Andy Picci > exhibitions > 2021_könig_berlin


    2021 The Artist is Online – König Gallery, Berlin, DE. Curated by Johann König & Anika Meier.

    In the König gallery, around 70 works were shown by 50 artists, who are at home on social media. In the media of painting and sculpture, they react to the mechanisms of the attention economy and to technological innovations. They digitize painting, visualize data sets and reflect the mobility of images.

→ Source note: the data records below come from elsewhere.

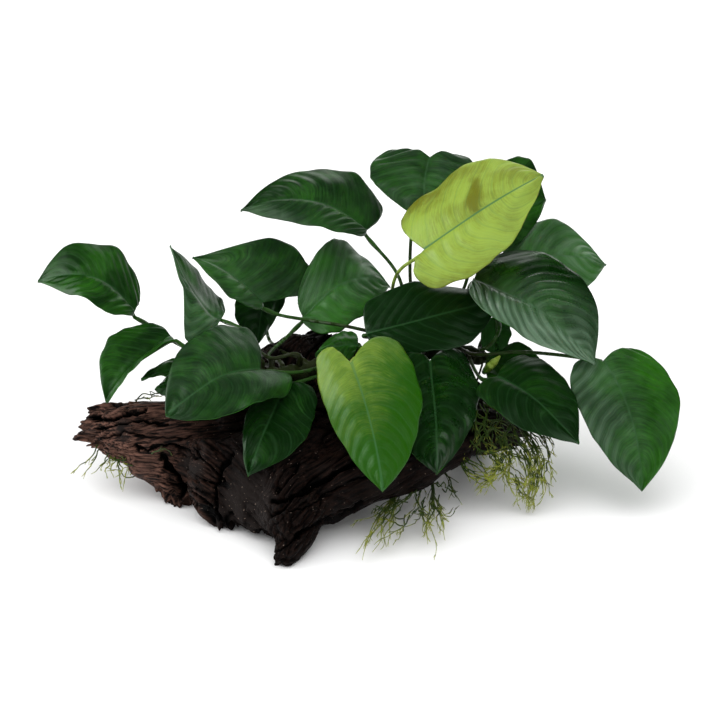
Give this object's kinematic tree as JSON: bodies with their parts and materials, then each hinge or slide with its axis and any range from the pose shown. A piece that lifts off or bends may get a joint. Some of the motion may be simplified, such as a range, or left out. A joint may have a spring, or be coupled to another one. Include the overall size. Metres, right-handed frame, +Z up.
{
  "type": "anubias on driftwood",
  "caption": "Water plant with broad heart-shaped leaves on long stalks, growing from a creeping rhizome on a gnarled branching piece of driftwood with hanging tufts of moss.",
  "frame": {"origin": "centre of the bounding box in plan, on the plane that the feet of the wood stand on", "axes": "+X to the right along the piece's length as seen from the front, +Y to the back, +Z up"},
  "size_m": [0.3241, 0.2003, 0.1523],
  "materials": {
    "driftwood": "dark wet wood, grooved along the grain, with rough splintered ends",
    "rhizome": "ringed olive-green skin with rusty roots",
    "leaf_green": "dark green waxy blade, quilted between its veins",
    "leaf_lime": "young yellow-green waxy blade with a blue-green midrib",
    "stalk": "smooth green stalk, browner near its foot",
    "moss": "thin branching strands, dark green with yellow-green tips"
  },
  "bodies": {
    "root": {"driftwood_body": "driftwood", "driftwood_left_limb": "driftwood", "driftwood_right_limb": "driftwood", "driftwood_front_foot": "driftwood", "driftwood_rear_limb": "driftwood", "rhizome": "rhizome", "leaf_far_left": "leaf_green", "stalk_far_left": "stalk", "leaf_low_left": "leaf_green", "stalk_low_left": "stalk", "leaf_narrow_left": "leaf_green", "stalk_narrow_left": "stalk", "leaf_upper_left": "leaf_green", "stalk_upper_left": "stalk", "leaf_behind_left": "leaf_green", "stalk_behind_left": "stalk", "leaf_mid_left": "leaf_green", "stalk_mid_left": "stalk", "leaf_front_left": "leaf_green", "stalk_front_left": "stalk", "leaf_small_left": "leaf_green", "stalk_small_left": "stalk", "leaf_tiny_left": "leaf_green", "stalk_tiny_left": "stalk", "leaf_front_low": "leaf_green", "stalk_front_low": "stalk", "leaf_inner": "leaf_green", "stalk_inner": "stalk", "leaf_front_lime": "leaf_lime", "stalk_front_lime": "stalk", "leaf_front_right": "leaf_green", "stalk_front_right": "stalk", "leaf_centre": "leaf_green", "stalk_centre": "stalk", "leaf_high_left": "leaf_green", "stalk_high_left": "stalk", "leaf_top": "leaf_green", "stalk_top": "stalk", "leaf_top_lime": "leaf_lime", "stalk_top_lime": "stalk", "leaf_behind_top": "leaf_green", "stalk_behind_top": "stalk", "leaf_back_right": "leaf_green", "stalk_back_right": "stalk", "leaf_wet_right": "leaf_green", "stalk_wet_right": "stalk", "leaf_small_right": "leaf_green", "stalk_small_right": "stalk", "leaf_under_right": "leaf_green", "stalk_under_right": "stalk", "leaf_low_right": "leaf_green", "stalk_low_right": "stalk", "leaf_far_right": "leaf_green", "stalk_far_right": "stalk", "young_leaf": "leaf_lime", "moss_left": "moss", "moss_top": "moss", "moss_front": "moss", "moss_right": "moss"}
  },
  "joints": []
}
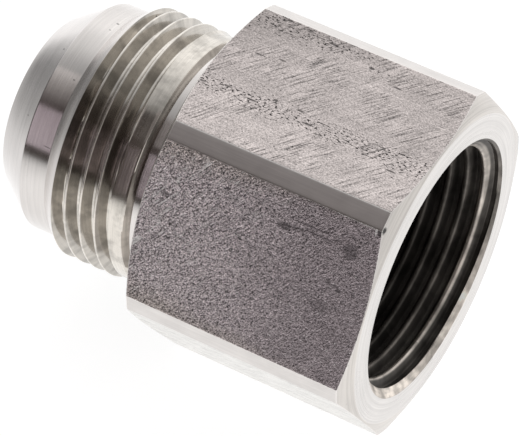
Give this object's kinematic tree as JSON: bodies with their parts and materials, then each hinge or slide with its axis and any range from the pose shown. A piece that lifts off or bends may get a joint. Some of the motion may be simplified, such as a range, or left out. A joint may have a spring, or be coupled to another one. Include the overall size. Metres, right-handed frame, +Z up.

    Art critic Isabelle Graw wrote that today’s new found interest in painting – has it ever gone away? – can be explained by internet platforms such as Instagram, Facebook and Twitter.  In her essay The Value of Liveliness Graw notes: “I believe that painting is particularly well positioned in such a society because it gives the impression of being in life of the author.”
    After artists have used Instagram to perform over the past ten years, painting now is able to redeem what social media has triggered: the longing for limitless individuality. Which is what it’s all about on the screen: the pursuit of individuality and indulging in consumption accompanied by a greed for attention.

    For the generation of artists born around 1990, painting in the post-digital age has become a mashup of art-historical references, most evidently, when the styles of the Old Masters, Surrealism, Pop Art and Post-Internet Art are sampled.
    The result is portraits of people, bodies and animals that lose themselves in pathetic poses.  Femininity is deconstructed (Sarah Slappey, Rosie Gibbens) and masculinity is over-performed (Pascal Möhlmann, Evgen Copi Gorisek). The cult of self-expression is celebrated (Chris Drange) and consumerism is exhibited (Oli Epp, Travis Fish).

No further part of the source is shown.